WRITTEN EXERCISE: Note each line where "bodies" appears, and copy it.
>> start DATASET SECTION
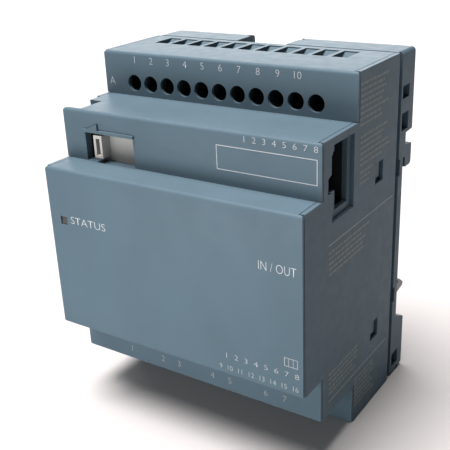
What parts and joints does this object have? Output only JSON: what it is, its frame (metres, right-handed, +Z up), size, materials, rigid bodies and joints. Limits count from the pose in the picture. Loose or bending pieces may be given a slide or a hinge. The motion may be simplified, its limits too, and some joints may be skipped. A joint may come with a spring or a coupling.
{
  "type": "plc module",
  "caption": "Rail-mounted digital input and output expansion module with stepped front, screw terminals, bus slider and side socket.",
  "frame": {"origin": "centre of the case's footprint, on the plane that the case stands on", "axes": "+Z up along the case, +X to the right seen from the front, +Y back towards the mounting rail; the front panel faces -Y"},
  "size_m": [0.0716, 0.058, 0.09],
  "materials": {
    "case_plastic": "fine moulded texture, grey-blue",
    "dark_plastic": "moulded, near black",
    "light_plastic": "moulded, light grey",
    "board_laminate": "green solder mask",
    "contact_brass": "plated",
    "zinc_steel": "zinc plated",
    "spring_steel": "drawn wire",
    "crystal_can": "pressed can",
    "chip_body": "moulded epoxy",
    "clear_plastic": "smoked, polished ends",
    "capacitor_sleeve": "shrunk sleeve",
    "ferrite_core": "sintered",
    "fuse_body": "unglazed"
  },
  "bodies": {
    "case": {"front_cover": "case_plastic", "housing": "case_plastic", "rear_base": "case_plastic", "io_board": "board_laminate", "logic_board": "board_laminate", "board_header": "dark_plastic", "header_pins": "contact_brass", "run_led": "clear_plastic", "light_guide": "clear_plastic", "bus_riser_board": "board_laminate", "bus_strips": "contact_brass", "expansion_socket": "dark_plastic", "socket_contacts": "contact_brass", "left_latch_spring": "spring_steel", "right_latch_spring": "spring_steel", "processor_chip": "chip_body", "clock_crystal": "crystal_can", "optocouplers": "chip_body", "output_drivers": "chip_body", "supply_inductor": "ferrite_core", "supply_capacitors": "capacitor_sleeve", "supply_fuse": "fuse_body", "upper_terminal_block": "dark_plastic", "upper_clamp_cages": "zinc_steel", "upper_contact_bars": "contact_brass", "lower_terminal_block": "dark_plastic", "lower_clamp_cages": "zinc_steel", "lower_contact_bars": "contact_brass"},
    "bus_carriage": {"expansion_slider": "light_plastic", "expansion_plug": "dark_plastic", "plug_contacts": "contact_brass"},
    "rail_latch": {"rail_latch": "light_plastic"},
    "upper_wall_slide": {"upper_wall_slide": "light_plastic"},
    "lower_wall_slide": {"lower_wall_slide": "light_plastic"},
    "upper_screw_1": {"upper_screw_1": "zinc_steel"},
    "upper_screw_2": {"upper_screw_2": "zinc_steel"},
    "upper_screw_3": {"upper_screw_3": "zinc_steel"},
    "upper_screw_4": {"upper_screw_4": "zinc_steel"},
    "upper_screw_5": {"upper_screw_5": "zinc_steel"},
    "upper_screw_6": {"upper_screw_6": "zinc_steel"},
    "upper_screw_7": {"upper_screw_7": "zinc_steel"},
    "upper_screw_8": {"upper_screw_8": "zinc_steel"},
    "upper_screw_9": {"upper_screw_9": "zinc_steel"},
    "upper_screw_10": {"upper_screw_10": "zinc_steel"},
    "upper_screw_11": {"upper_screw_11": "zinc_steel"},
    "lower_screw_1": {"lower_screw_1": "zinc_steel"},
    "lower_screw_2": {"lower_screw_2": "zinc_steel"},
    "lower_screw_3": {"lower_screw_3": "zinc_steel"},
    "lower_screw_4": {"lower_screw_4": "zinc_steel"},
    "lower_screw_5": {"lower_screw_5": "zinc_steel"},
    "lower_screw_6": {"lower_screw_6": "zinc_steel"},
    "lower_screw_7": {"lower_screw_7": "zinc_steel"},
    "lower_screw_8": {"lower_screw_8": "zinc_steel"},
    "lower_screw_9": {"lower_screw_9": "zinc_steel"},
    "lower_screw_10": {"lower_screw_10": "zinc_steel"},
    "lower_screw_11": {"lower_screw_11": "zinc_steel"}
  },
  "joints": [
    {"name": "bus_slide", "type": "slide", "parent": "case", "child": "bus_carriage", "axis": [-1, 0, 0], "range_m": [-0.009, 0.0024]},
    {"name": "latch_release", "type": "slide", "parent": "case", "child": "rail_latch", "axis": [0, 0, 1], "range_m": [-0.005, 0], "stiffness_N_per_m": 300, "springref_m": 0.006, "deforming": ["left_latch_spring", "right_latch_spring"]},
    {"name": "upper_slide_pull", "type": "slide", "parent": "case", "child": "upper_wall_slide", "axis": [0, 0, 1], "range_m": [0, 0.014]},
    {"name": "lower_slide_pull", "type": "slide", "parent": "case", "child": "lower_wall_slide", "axis": [0, 0, -1], "range_m": [0, 0.009]},
    {"name": "upper_screw_1_turn", "type": "hinge", "parent": "case", "child": "upper_screw_1", "pos_m": [-0.0263, 0.001, 0.0822], "axis": [0, -1, 0], "continuous": true},
    {"name": "upper_screw_2_turn", "type": "hinge", "parent": "case", "child": "upper_screw_2", "pos_m": [-0.02111, 0.001, 0.0822], "axis": [0, -1, 0], "continuous": true},
    {"name": "upper_screw_3_turn", "type": "hinge", "parent": "case", "child": "upper_screw_3", "pos_m": [-0.01592, 0.001, 0.0822], "axis": [0, -1, 0], "continuous": true},
    {"name": "upper_screw_4_turn", "type": "hinge", "parent": "case", "child": "upper_screw_4", "pos_m": [-0.01073, 0.001, 0.0822], "axis": [0, -1, 0], "continuous": true},
    {"name": "upper_screw_5_turn", "type": "hinge", "parent": "case", "child": "upper_screw_5", "pos_m": [-0.00554, 0.001, 0.0822], "axis": [0, -1, 0], "continuous": true},
    {"name": "upper_screw_6_turn", "type": "hinge", "parent": "case", "child": "upper_screw_6", "pos_m": [-0.00035, 0.001, 0.0822], "axis": [0, -1, 0], "continuous": true},
    {"name": "upper_screw_7_turn", "type": "hinge", "parent": "case", "child": "upper_screw_7", "pos_m": [0.00484, 0.001, 0.0822], "axis": [0, -1, 0], "continuous": true},
    {"name": "upper_screw_8_turn", "type": "hinge", "parent": "case", "child": "upper_screw_8", "pos_m": [0.01003, 0.001, 0.0822], "axis": [0, -1, 0], "continuous": true},
    {"name": "upper_screw_9_turn", "type": "hinge", "parent": "case", "child": "upper_screw_9", "pos_m": [0.01522, 0.001, 0.0822], "axis": [0, -1, 0], "continuous": true},
    {"name": "upper_screw_10_turn", "type": "hinge", "parent": "case", "child": "upper_screw_10", "pos_m": [0.02041, 0.001, 0.0822], "axis": [0, -1, 0], "continuous": true},
    {"name": "upper_screw_11_turn", "type": "hinge", "parent": "case", "child": "upper_screw_11", "pos_m": [0.0256, 0.001, 0.0822], "axis": [0, -1, 0], "continuous": true},
    {"name": "lower_screw_1_turn", "type": "hinge", "parent": "case", "child": "lower_screw_1", "pos_m": [-0.0263, 0.001, 0.0078], "axis": [0, -1, 0], "continuous": true},
    {"name": "lower_screw_2_turn", "type": "hinge", "parent": "case", "child": "lower_screw_2", "pos_m": [-0.02111, 0.001, 0.0078], "axis": [0, -1, 0], "continuous": true},
    {"name": "lower_screw_3_turn", "type": "hinge", "parent": "case", "child": "lower_screw_3", "pos_m": [-0.01592, 0.001, 0.0078], "axis": [0, -1, 0], "continuous": true},
    {"name": "lower_screw_4_turn", "type": "hinge", "parent": "case", "child": "lower_screw_4", "pos_m": [-0.01073, 0.001, 0.0078], "axis": [0, -1, 0], "continuous": true},
    {"name": "lower_screw_5_turn", "type": "hinge", "parent": "case", "child": "lower_screw_5", "pos_m": [-0.00554, 0.001, 0.0078], "axis": [0, -1, 0], "continuous": true},
    {"name": "lower_screw_6_turn", "type": "hinge", "parent": "case", "child": "lower_screw_6", "pos_m": [-0.00035, 0.001, 0.0078], "axis": [0, -1, 0], "continuous": true},
    {"name": "lower_screw_7_turn", "type": "hinge", "parent": "case", "child": "lower_screw_7", "pos_m": [0.00484, 0.001, 0.0078], "axis": [0, -1, 0], "continuous": true},
    {"name": "lower_screw_8_turn", "type": "hinge", "parent": "case", "child": "lower_screw_8", "pos_m": [0.01003, 0.001, 0.0078], "axis": [0, -1, 0], "continuous": true},
    {"name": "lower_screw_9_turn", "type": "hinge", "parent": "case", "child": "lower_screw_9", "pos_m": [0.01522, 0.001, 0.0078], "axis": [0, -1, 0], "continuous": true},
    {"name": "lower_screw_10_turn", "type": "hinge", "parent": "case", "child": "lower_screw_10", "pos_m": [0.02041, 0.001, 0.0078], "axis": [0, -1, 0], "continuous": true},
    {"name": "lower_screw_11_turn", "type": "hinge", "parent": "case", "child": "lower_screw_11", "pos_m": [0.0256, 0.001, 0.0078], "axis": [0, -1, 0], "continuous": true}
  ]
}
>> end DATASET SECTION
EXERCISE ANSWER:
What parts and joints does this object have? Output only JSON: what it is, its frame (metres, right-handed, +Z up), size, materials, rigid bodies and joints. Limits count from the pose in the picture. Loose or bending pieces may be given a slide or a hinge. The motion may be simplified, its limits too, and some joints may be skipped. A joint may come with a spring or a coupling.
  "bodies": {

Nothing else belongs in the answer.